THE TASK :: In the material below, repeat only the lines from the one that holds "Break this object" through the final line, exactly as they stand.

Records that describe objects ::
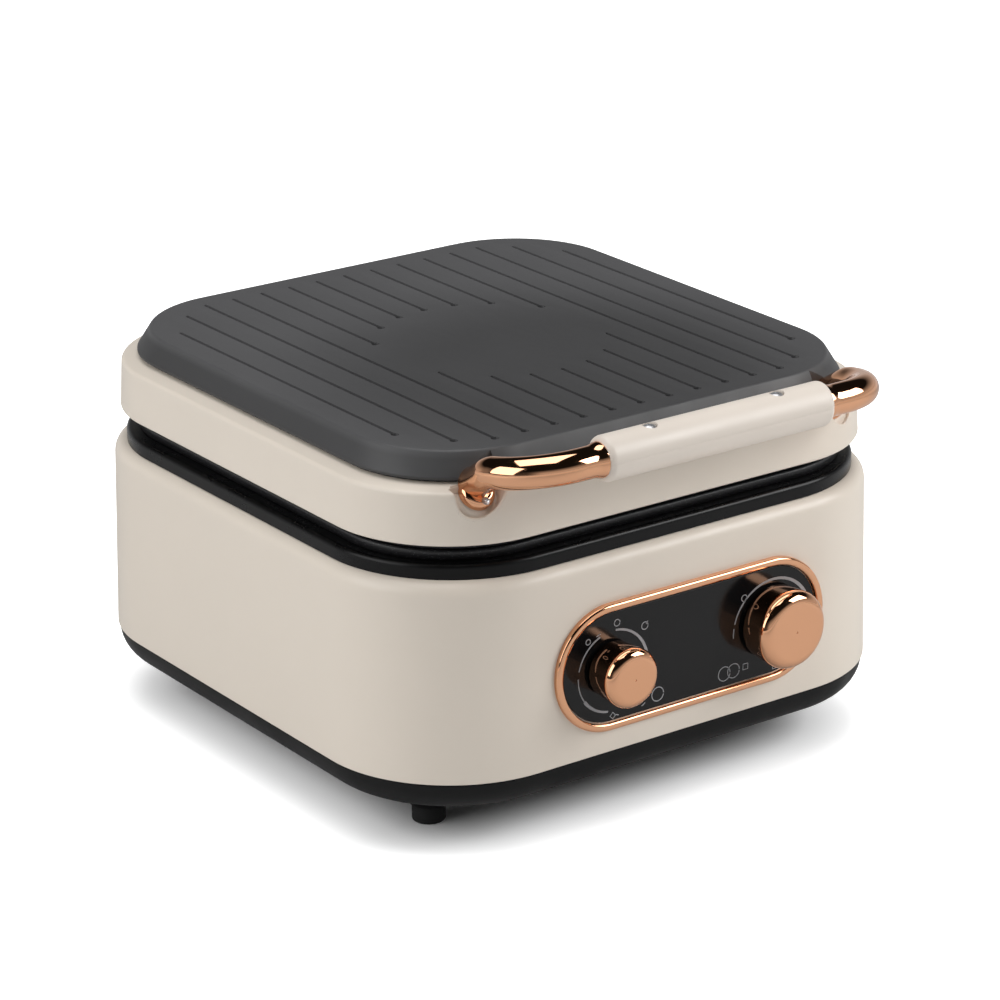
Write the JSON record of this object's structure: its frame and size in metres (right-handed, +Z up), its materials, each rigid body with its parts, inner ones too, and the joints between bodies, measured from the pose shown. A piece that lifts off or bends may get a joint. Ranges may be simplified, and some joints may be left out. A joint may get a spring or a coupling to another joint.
{
  "type": "sandwich maker",
  "caption": "Countertop sandwich maker: square rounded casing, lid on rear hinges with a bent-tube front handle, pocketed cooking plates, and a front panel with two turning knobs.",
  "frame": {"origin": "middle of the whole appliance's footprint, on the surface that its feet stand on", "axes": "+Z up, the control panel and the handle face -Y, the hinges are at +Y, +X is to the right of someone who faces the front"},
  "size_m": [0.28, 0.3312, 0.1901],
  "materials": {
    "cream_paint": "satin cream paint",
    "cream_plastic": "satin cream",
    "black_plastic": "fine matt texture",
    "black_gloss": "smooth black",
    "black_paint": "satin black paint",
    "coated_plate": "dark non-stick coating",
    "copper": "polished rose copper plating",
    "steel": "plain",
    "aluminium": "mill finish",
    "rubber": "matt"
  },
  "bodies": {
    "base": {"rubber_feet": "rubber", "bottom_tray": "black_plastic", "tray_screws": "steel", "base_shell": "cream_paint", "lower_rim": "black_plastic", "lower_plate": "coated_plate", "lower_heater": "steel", "lower_heater_clamp": "steel", "lower_clamp_screw": "steel", "lower_heat_shield": "aluminium", "lower_shield_screws": "steel", "thermal_cutout": "steel", "thermal_fuse": "steel", "control_panel": "black_gloss", "panel_trim": "copper", "selector_switch": "black_plastic", "thermostat": "steel", "control_nuts": "steel", "hinge_bracket_left": "black_paint", "hinge_bracket_right": "black_paint", "bracket_screws": "steel", "hinge_pin_left": "steel", "hinge_pin_right": "steel", "power_inlet": "black_plastic", "inlet_pins": "steel", "inlet_screws": "steel"},
    "lid": {"lid_shell": "cream_paint", "lid_cover": "black_plastic", "cover_screws": "steel", "upper_rim": "black_plastic", "upper_rim_screws": "steel", "upper_plate": "coated_plate", "upper_heater": "steel", "upper_heater_clamp": "steel", "upper_clamp_screw": "steel", "upper_heat_shield": "aluminium", "upper_shield_screws": "steel", "hinge_arm_left": "black_paint", "hinge_arm_right": "black_paint", "arm_screws": "steel", "handle_arm_left": "copper", "handle_arm_right": "copper", "root_screws": "steel", "grip_upper": "cream_plastic", "grip_lower": "cream_plastic", "grip_screws": "steel"},
    "selector": {"selector_knob": "copper", "selector_shaft": "steel"},
    "temperature": {"temperature_knob": "copper", "temperature_shaft": "steel"}
  },
  "joints": [
    {"name": "lid_hinge", "type": "hinge", "parent": "base", "child": "lid", "pos_m": [0, 0.1581, 0.134], "axis": [-1, 0, 0], "range_deg": [0, 105]},
    {"name": "selector_turn", "type": "hinge", "parent": "base", "child": "selector", "pos_m": [-0.0385, -0.1459, 0.0755], "axis": [0, 1, 0], "range_deg": [0, 270]},
    {"name": "temperature_turn", "type": "hinge", "parent": "base", "child": "temperature", "pos_m": [0.0505, -0.1459, 0.0755], "axis": [0, 1, 0], "range_deg": [0, 270]}
  ]
}
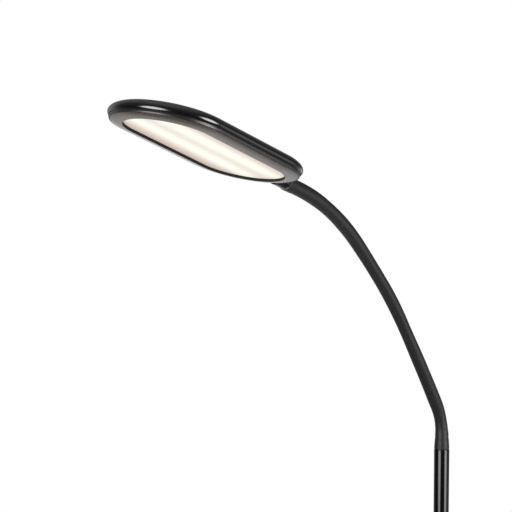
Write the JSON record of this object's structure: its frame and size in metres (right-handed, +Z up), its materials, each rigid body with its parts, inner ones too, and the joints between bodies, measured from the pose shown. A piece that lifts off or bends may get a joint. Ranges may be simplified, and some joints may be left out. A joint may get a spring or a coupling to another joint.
{
  "type": "floor lamp",
  "caption": "Floor lamp with a long oval LED head on a bendable gooseneck, a slim pole with two push buttons and a round weighted base.",
  "frame": {"origin": "middle of the foot pad's underside, on the floor", "axes": "+Z up along the pole, -X towards the lamp head, Y across"},
  "size_m": [0.8188, 0.25, 1.5217],
  "materials": {
    "gloss_black_metal": "gloss black powder coat",
    "gloss_black_plastic": "gloss black moulded plastic",
    "trim_plastic": "satin black",
    "bezel_plastic": "satin dark grey-brown",
    "opal_lens": "milky diffuser, lit from behind",
    "sleeve_rubber": "matte black",
    "rubber": "matte black",
    "iron": "as cast, dark",
    "zinc_steel": "zinc plated",
    "turned_steel": "turned",
    "switch_plastic": "satin black",
    "button_plastic": "satin light grey",
    "board_green": "solder mask",
    "led_board_white": "white solder mask",
    "reflector_white": "white reflector",
    "cable_black": "matte black jacket",
    "cable_white": "white jacket",
    "aluminium": "mill finish sheet"
  },
  "bodies": {
    "stand": {"foot_pad": "rubber", "base_weight": "iron", "base_cover": "gloss_black_metal", "cord_grommet": "rubber", "base_stud": "zinc_steel", "base_washer": "zinc_steel", "base_nut": "zinc_steel", "pole_collar": "gloss_black_metal", "foot_insert": "turned_steel", "pole_lower": "gloss_black_metal", "male_insert": "turned_steel", "female_insert": "turned_steel", "pole_middle": "gloss_black_metal", "switch_front": "switch_plastic", "switch_back": "switch_plastic", "switch_board": "board_green", "switch_screws": "zinc_steel", "pole_upper": "gloss_black_metal", "supply_cable": "cable_black", "lamp_cable": "cable_white", "neck_ferrule": "gloss_black_metal", "lower_cuff": "sleeve_rubber"},
    "power_button": {"power_button": "button_plastic"},
    "dimmer_button": {"dimmer_button": "button_plastic"},
    "neck_section_1": {"neck_sleeve_1": "sleeve_rubber", "neck_hose_1": "turned_steel", "neck_wire_1": "cable_white"},
    "neck_section_2": {"neck_sleeve_2": "sleeve_rubber", "neck_hose_2": "turned_steel", "neck_wire_2": "cable_white"},
    "neck_section_3": {"neck_sleeve_3": "sleeve_rubber", "neck_hose_3": "turned_steel", "neck_wire_3": "cable_white"},
    "neck_section_4": {"neck_sleeve_4": "sleeve_rubber", "neck_hose_4": "turned_steel", "neck_wire_4": "cable_white"},
    "neck_section_5": {"neck_sleeve_5": "sleeve_rubber", "neck_hose_5": "turned_steel", "neck_wire_5": "cable_white"},
    "neck_section_6": {"neck_sleeve_6": "sleeve_rubber", "neck_hose_6": "turned_steel", "neck_wire_6": "cable_white"},
    "neck_section_7": {"neck_sleeve_7": "sleeve_rubber", "neck_hose_7": "turned_steel", "neck_wire_7": "cable_white"},
    "lamp_head": {"upper_cuff": "sleeve_rubber", "upper_ferrule": "turned_steel", "neck_stem": "gloss_black_metal", "head_shell": "gloss_black_plastic", "trim_ring": "trim_plastic", "bezel": "bezel_plastic", "lens": "opal_lens", "reflector_tray": "reflector_white", "led_boards": "led_board_white", "heat_spreader": "aluminium", "driver_board": "board_green", "spreader_screws": "zinc_steel", "stem_screws": "zinc_steel", "head_wire": "cable_white"}
  },
  "joints": [
    {"name": "bend_1_updown", "type": "hinge", "parent": "stand", "child": "neck_section_1", "pos_m": [0, 0, 1.0225], "axis": [0, 1, 0], "range_deg": [-25, 25]},
    {"name": "bend_2_sideways", "type": "hinge", "parent": "neck_section_1", "child": "neck_section_2", "pos_m": [-0.01504, 0, 1.07094], "axis": [-0.8241, 0, -0.5664], "range_deg": [-25, 25]},
    {"name": "bend_3_updown", "type": "hinge", "parent": "neck_section_2", "child": "neck_section_3", "pos_m": [-0.06121, 0, 1.13603], "axis": [0, 1, 0], "range_deg": [-25, 25]},
    {"name": "bend_4_sideways", "type": "hinge", "parent": "neck_section_3", "child": "neck_section_4", "pos_m": [-0.10896, 0, 1.19997], "axis": [-0.7955, 0, -0.606], "range_deg": [-25, 25]},
    {"name": "bend_5_updown", "type": "hinge", "parent": "neck_section_4", "child": "neck_section_5", "pos_m": [-0.16127, 0, 1.26015], "axis": [0, 1, 0], "range_deg": [-25, 25]},
    {"name": "bend_6_sideways", "type": "hinge", "parent": "neck_section_5", "child": "neck_section_6", "pos_m": [-0.21862, 0, 1.31563], "axis": [-0.6794, 0, -0.7337], "range_deg": [-25, 25]},
    {"name": "bend_7_updown", "type": "hinge", "parent": "neck_section_6", "child": "neck_section_7", "pos_m": [-0.28221, 0, 1.36363], "axis": [0, 1, 0], "range_deg": [-25, 25]},
    {"name": "bend_8_sideways", "type": "hinge", "parent": "neck_section_7", "child": "lamp_head", "pos_m": [-0.35422, 0, 1.39767], "axis": [-0.3305, 0, -0.9438], "range_deg": [-25, 25]},
    {"name": "power_press", "type": "slide", "parent": "stand", "child": "power_button", "axis": [1, 0, 0], "range_m": [0, 0.001], "stiffness_N_per_m": 1200, "springref_m": -0.0008},
    {"name": "dimmer_press", "type": "slide", "parent": "stand", "child": "dimmer_button", "axis": [1, 0, 0], "range_m": [0, 0.001], "stiffness_N_per_m": 1200, "springref_m": -0.0008}
  ]
}
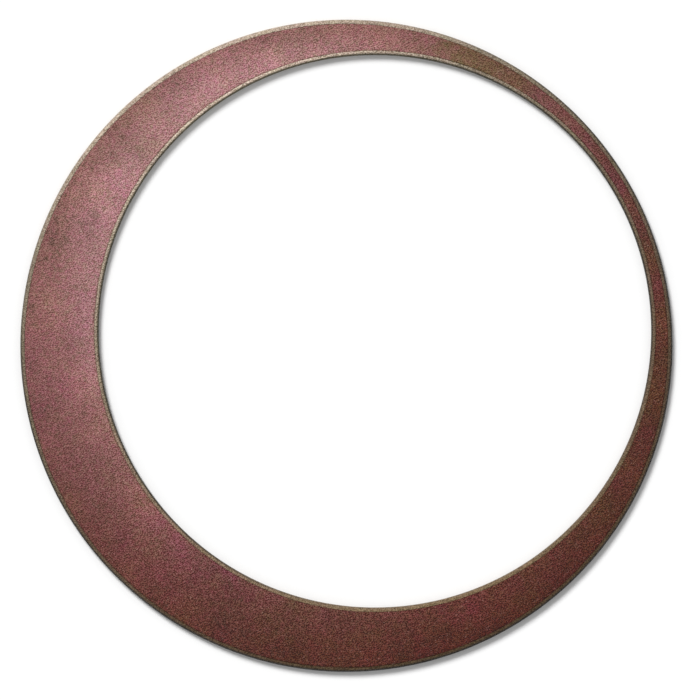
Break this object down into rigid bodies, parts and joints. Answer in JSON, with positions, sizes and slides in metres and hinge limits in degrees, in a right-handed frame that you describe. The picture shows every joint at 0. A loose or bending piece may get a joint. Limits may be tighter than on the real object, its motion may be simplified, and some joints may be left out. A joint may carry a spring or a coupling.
{
  "type": "juggling ring",
  "caption": "Flat juggling ring with its opening set off centre: a stiff core faced with grained leather on both sides and bound with a folded leather strip at each edge.",
  "frame": {"origin": "centre of the outer circle, on the plane the ring lies on", "axes": "+Z along the ring's axis out of the front face, +X towards the band's narrowest place, +Y completes the right-handed frame"},
  "size_m": [0.32, 0.32, 0.0055],
  "materials": {
    "core_plastic": "plain satin sheet, hidden inside",
    "contact_adhesive": "thin dried contact adhesive, hidden inside",
    "facing_leather": "fine-grained dusty maroon leather with an uneven brown and olive patina",
    "binding_leather": "fine-grained khaki leather strip, lighter along its crest"
  },
  "bodies": {
    "root": {"core_ring": "core_plastic", "back_glue_film": "contact_adhesive", "front_glue_film": "contact_adhesive", "back_facing": "facing_leather", "front_facing": "facing_leather", "outer_edge_binding": "binding_leather", "inner_edge_binding": "binding_leather"}
  },
  "joints": []
}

WORKED SOLUTION ::
Break this object down into rigid bodies, parts and joints. Answer in JSON, with positions, sizes and slides in metres and hinge limits in degrees, in a right-handed frame that you describe. The picture shows every joint at 0. A loose or bending piece may get a joint. Limits may be tighter than on the real object, its motion may be simplified, and some joints may be left out. A joint may carry a spring or a coupling.
{
  "type": "juggling ring",
  "caption": "Flat juggling ring with its opening set off centre: a stiff core faced with grained leather on both sides and bound with a folded leather strip at each edge.",
  "frame": {"origin": "centre of the outer circle, on the plane the ring lies on", "axes": "+Z along the ring's axis out of the front face, +X towards the band's narrowest place, +Y completes the right-handed frame"},
  "size_m": [0.32, 0.32, 0.0055],
  "materials": {
    "core_plastic": "plain satin sheet, hidden inside",
    "contact_adhesive": "thin dried contact adhesive, hidden inside",
    "facing_leather": "fine-grained dusty maroon leather with an uneven brown and olive patina",
    "binding_leather": "fine-grained khaki leather strip, lighter along its crest"
  },
  "bodies": {
    "root": {"core_ring": "core_plastic", "back_glue_film": "contact_adhesive", "front_glue_film": "contact_adhesive", "back_facing": "facing_leather", "front_facing": "facing_leather", "outer_edge_binding": "binding_leather", "inner_edge_binding": "binding_leather"}
  },
  "joints": []
}